Sometimes I begin a blog post and it never sees the light of day.  This is because, just as in 'real life,' as we're all aware, conversations are started but almost impossible to finish with two young children around.  Throw in a Foreign Language Student who *shock* actually wants to practise his English with me whenever he can and even more moments will pass and lots of stuff on lots of levels will be abandoned.

This is not necessarily a bad thing.  The students can make my life a living hell when they're inconsiderate and party all the time, so it's a refreshing change to be treated like a human being and not someone here just to do their washing and change their sheets and feed them when they deign to turn up.  Every now and then we get one who is actually interested in the family, integrating and not treating the place like a Hotel.  They're in a no-win situation really as I'll moan when they do and I'll moan when they don't (to myself), as any free time it's possible to muster when the kids are in bed disappears into the night with them.
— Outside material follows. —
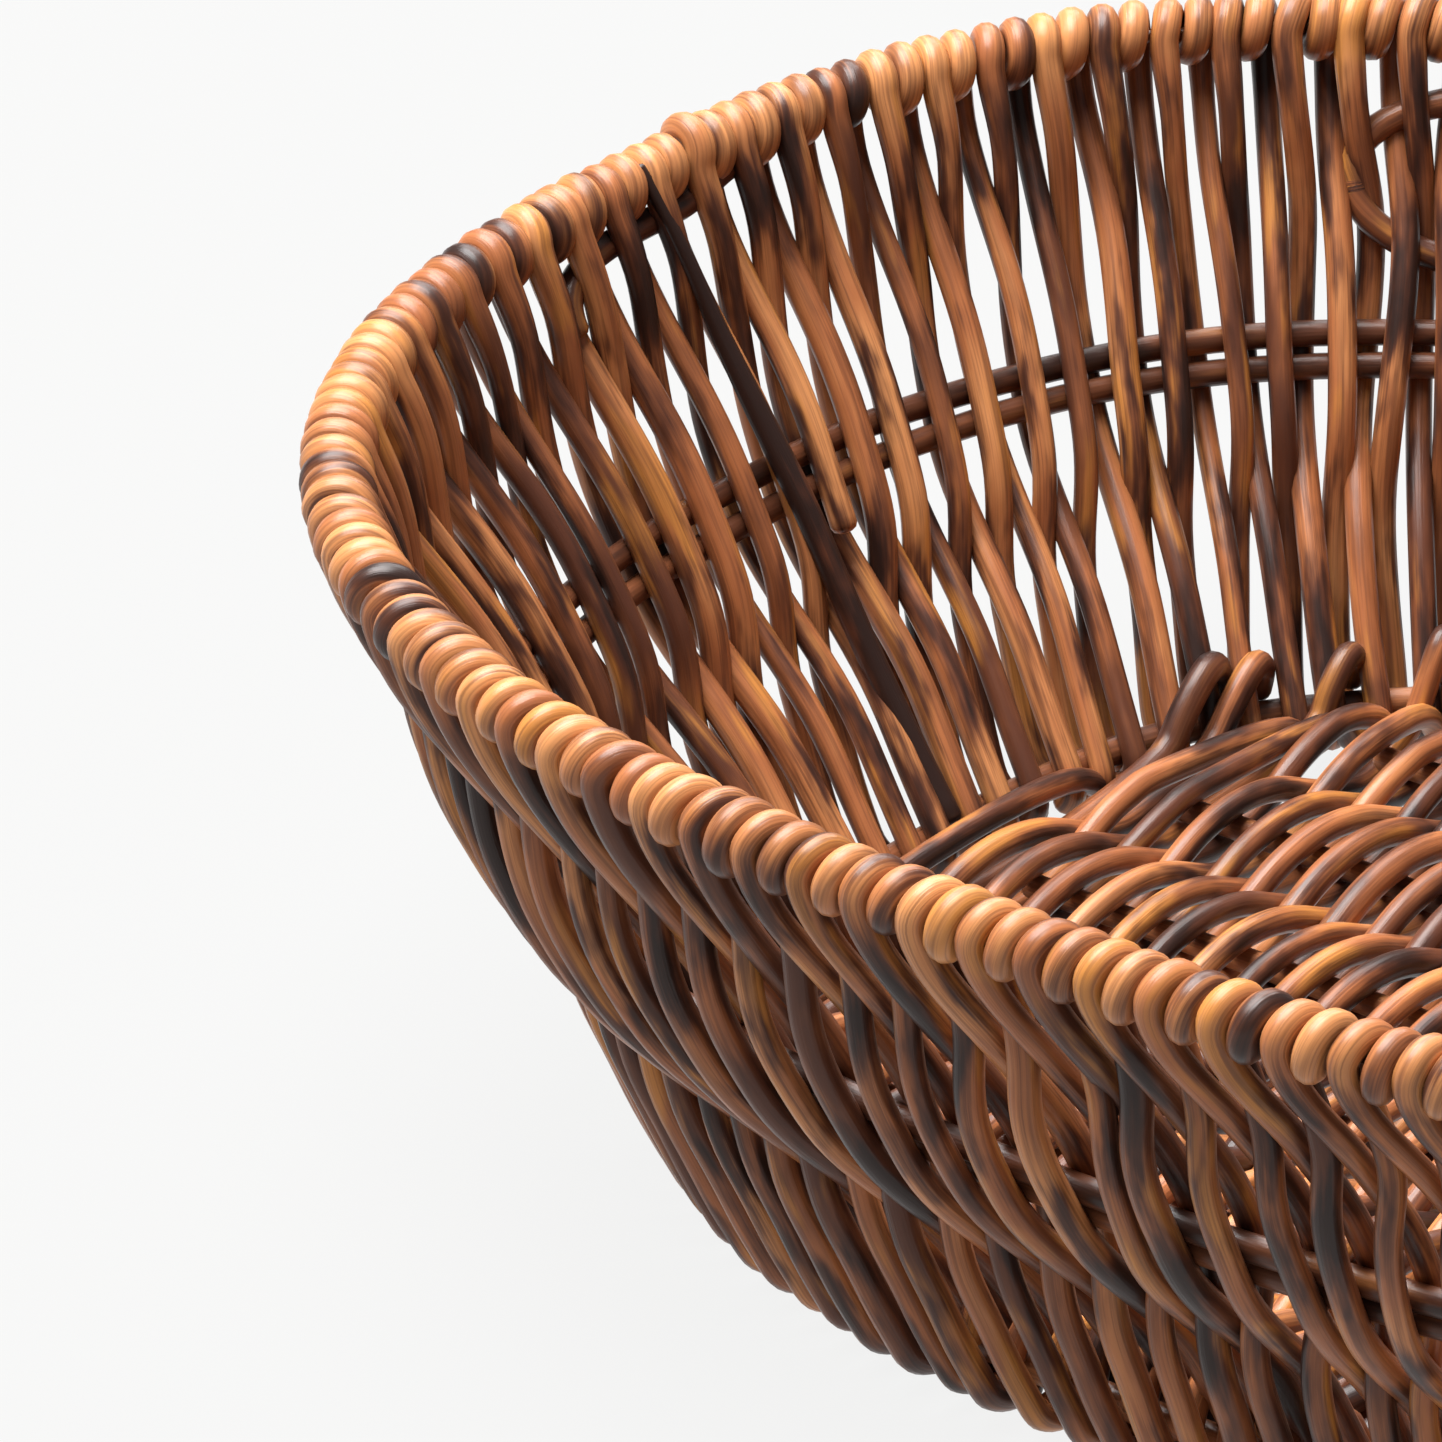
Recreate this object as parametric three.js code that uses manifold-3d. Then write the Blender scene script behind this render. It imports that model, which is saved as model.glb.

It's been quite challenging amusing interesting, however, explaining #TheApprentice and #I'maCeleb to a 41 year old man whose English isn't quite up to translating that yet.  Seeing as he's from Libya, my opinion about the Mel vs. Edwina argument - 'Nothing wrong with independence' (Mel Sykes) vs. 'Without a bloke she'll end up a bitter old woman' (Edwina Currie) would have been too exhausting to try to chat about and completely wasted on someone who can have four wives if he wants to.  And I never got chance to bring it up on the blog where, for the record, I was going to suggest that Edwina seems the far happier woman. #Justsaying.

Plus I was going to chat about how I hoped that cuckoo Kendra woman paid tax on the $500 000 she boasted about earning in the six months she claimed to be a stripper.  Before she went up in the world to and of prostituion - which is what living at the Playboy mansion involves.  Apparently, the old man (83 at the time), calls you upstairs when it's you he fancies.  She had no qualms in admitting that she slept with him (plus I bet she wasn't saying her incredibly annyoing 'OMG' every five seconds then;) ).  And the lovely Libyan and I didn't get very far with that convo either.  He comes from a mainly Muslim country where women's elbows and ankles must be covered, so it was a tad too embarassing!
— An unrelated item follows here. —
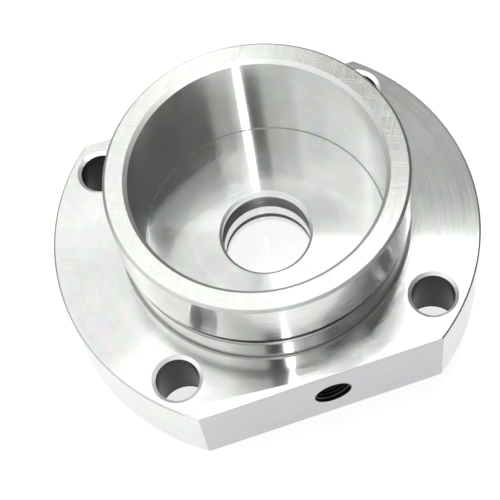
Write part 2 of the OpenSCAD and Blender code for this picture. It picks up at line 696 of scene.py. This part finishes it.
@dataclass
class FlangeBody:
    """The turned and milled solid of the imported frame, and its zones.

    Args:
        node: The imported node's name.
        flange_t: Thickness of the flange.
        flange_r: Radius of the flange.
        front_flat: Distance from the axis to the front flat.
        back_flat: Distance from the axis to the back flat.
        bolt_circle_r: Radius of the circle of the bolt holes.
        bolt_rows: Y of each pair of bolt holes.
        bolt_reach: Radius within which a face belongs to a bolt hole.
        port_x: Sideways place of the air port.
        port_z: Height of the air port.
        port_reach: Radius within which a face belongs to the port.
        bore_r: Radius of the centre bore.
        seal_r: Radius of the seal groove inside the centre bore.
        undercut_r: Radius of the undercut below the collar.
        cup_floor_z: Height of the cup's floor.
        rim_z: Height of the rim.
        near: How near a face must be to a plane or a radius to lie on it.
        margin: How far from a step of the profile a zone begins or ends.
        groove_margin: The same below the cup's floor, for the seal groove.
        level_slack: How far the share of Z in a level face's normal may be from 1.
        hair: The least difference that counts, in a height or in a share of Z.
        chamfer_slope: Lowest and highest share of Z in a chamfer's normal.
    """

    node: str = "flange"
    flange_t: float = FLANGE_T
    flange_r: float = 55.0
    front_flat: float = FRONT_FLAT
    back_flat: float = 39.5
    bolt_circle_r: float = 47.0
    bolt_rows: tuple[float, float] = (-33.0, 30.5)
    bolt_reach: float = 7.3
    port_x: float = PORT_X
    port_z: float = PORT_Z
    port_reach: float = 5.0
    bore_r: float = 11.5
    seal_r: float = 13.2
    undercut_r: float = UNDERCUT_R
    cup_floor_z: float = CUP_FLOOR_Z
    rim_z: float = 51.0
    near: float = 0.1
    margin: float = 1.0
    groove_margin: float = 1.5
    level_slack: float = 1e-4
    hair: float = 0.01
    chamfer_slope: tuple[float, float] = (0.5, 0.95)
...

Anyway, moving swiftly on, my ancient but amazing runaround has had a new clutch probably double the worth of the car itself and I've recently found myself in the peculiar position of reading a book that didn't seem anywhere near as good as the film that inspired me to borrow it from the library. Everyone knows the rule generally goes the other way and, despite keeping reading and hoping, it never happened.  And it's huge, so there's many an hour of my life I'll never get back.  If you get the chance, though, I recommend 'Philomena' - a great movie based on a true story.  The book is completely different and left me a bit meh.

The other night was far more entertaining.  The eldest was in a Christmas Concert at the esteemed Brighton Centre.  There were over 40 schools performing altogether and it was a charming event, made all the more challenging amusing interesting by my companion, the youngest, who had virtually stripped off in the heat of the place and was making those farting sounds with one hand under his armpit and moving his elbow up and down sharply, perfectly in time to Ding Dong Merrily on High.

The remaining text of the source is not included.